Apr 1, 2021 06:00 PM Eastern Time (US and Canada)

This talk reexamines "the Baroque” by tracking the transmission of compositions both across the global reaches of Spain’s empire and within more circumscribed northern European geographies. What emerges in the process is a period sensitivity to form and to the contours of repeatable figural units that was inculcated, it is argued, by the medium of print. The implications are two-fold. First, placing print—and with it the transmission rather than origin of pictures—at the center of this story uncovers a period sensitivity to formal syntax and pictorial recombination.
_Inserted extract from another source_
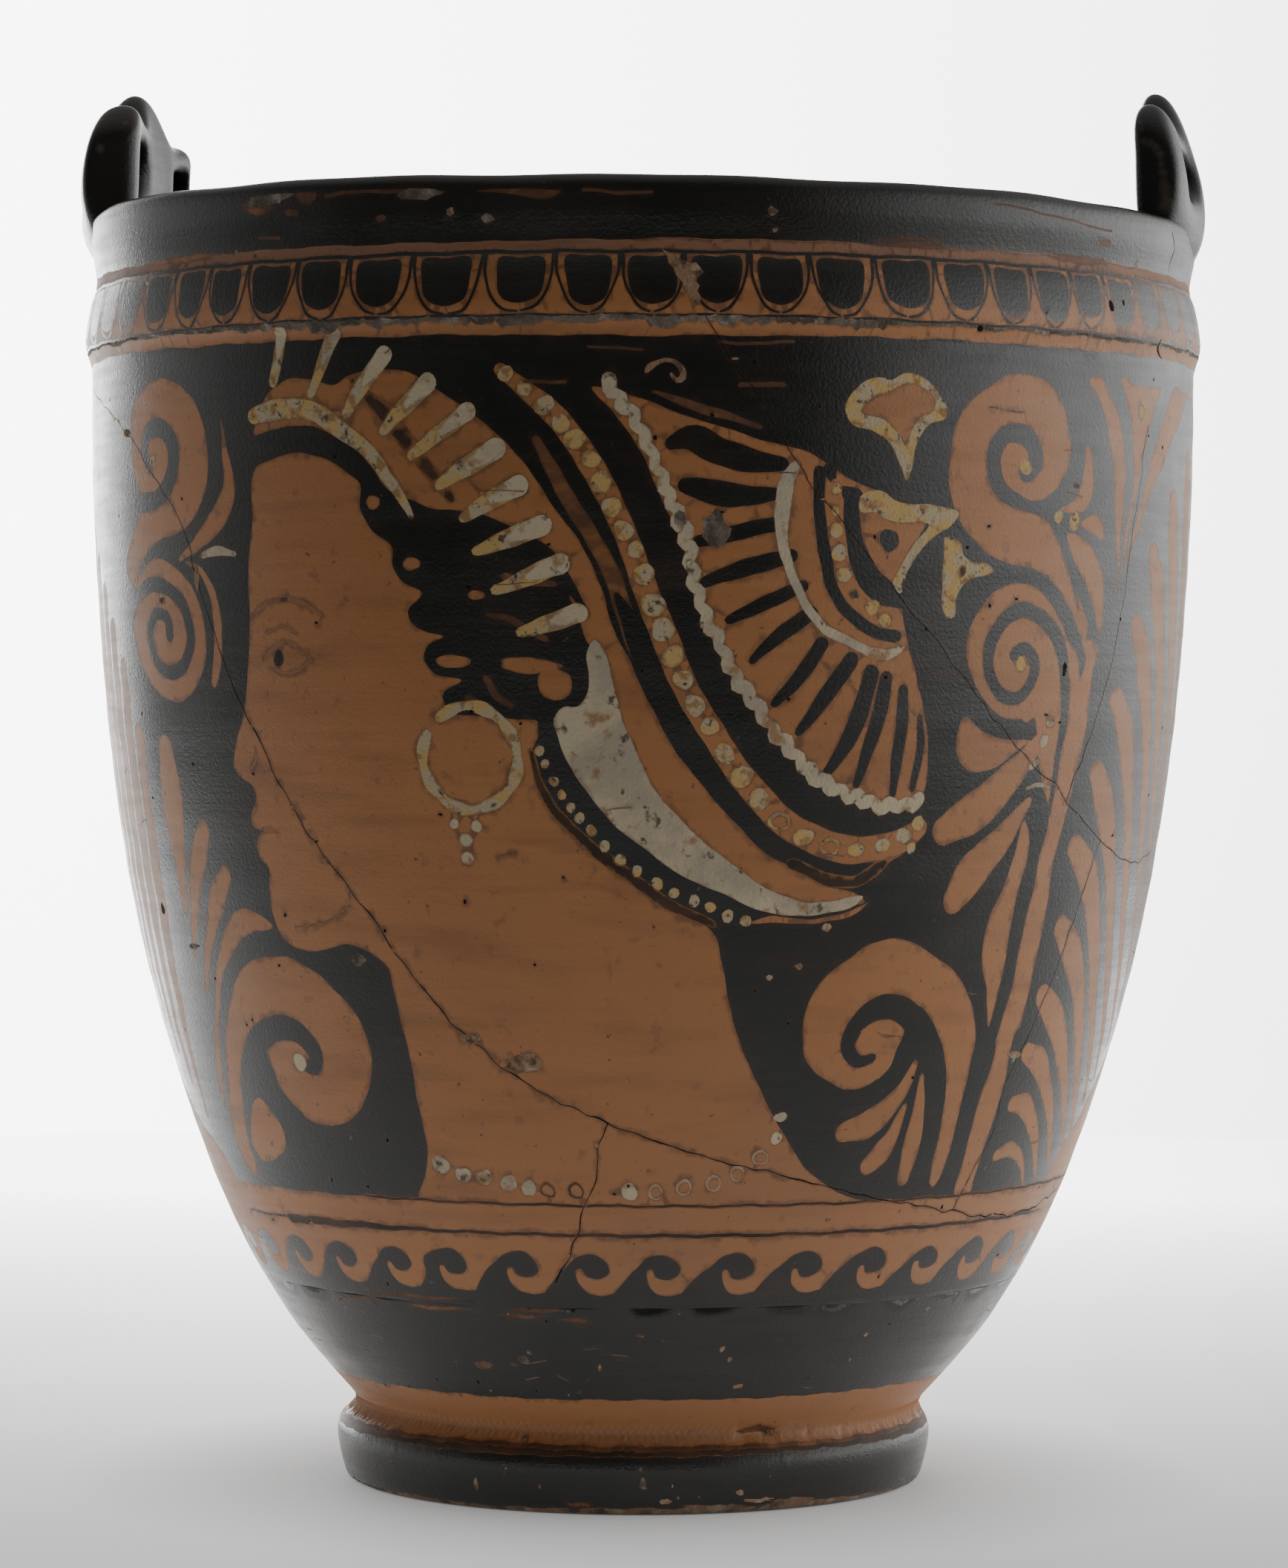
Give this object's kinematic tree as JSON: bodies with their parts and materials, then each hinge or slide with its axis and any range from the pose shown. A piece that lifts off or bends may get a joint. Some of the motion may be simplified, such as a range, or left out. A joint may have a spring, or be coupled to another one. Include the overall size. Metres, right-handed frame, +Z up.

And second, geographies newly embraced by art history’s global turn are shown as more than new contexts for socio-cultural inquiry, but also as having the potential for helping us rethink the discipline’s foundational categories.

 

Aaron M. Hyman is assistant professor in the Department of the History of Art and Johns Hopkins University, where he teaches about the art of the Spanish Empire, with a particular focus on the seventeenth and eighteenth centuries in colonial Latin America and Northern Europe. He is author of Rubens in Repeat: The Logic of the Copy in Colonial Latin America (forthcoming 2021, Getty Research Institute). An article stemming from this project, “Inventing Painting: Cristóbal de Villalpando, Juan Correa, and New Spain’s Transatlantic Canon,” (Art Bulletin 2017) was awarded the Arthur Kingsley Porter Prize from the College Art Association.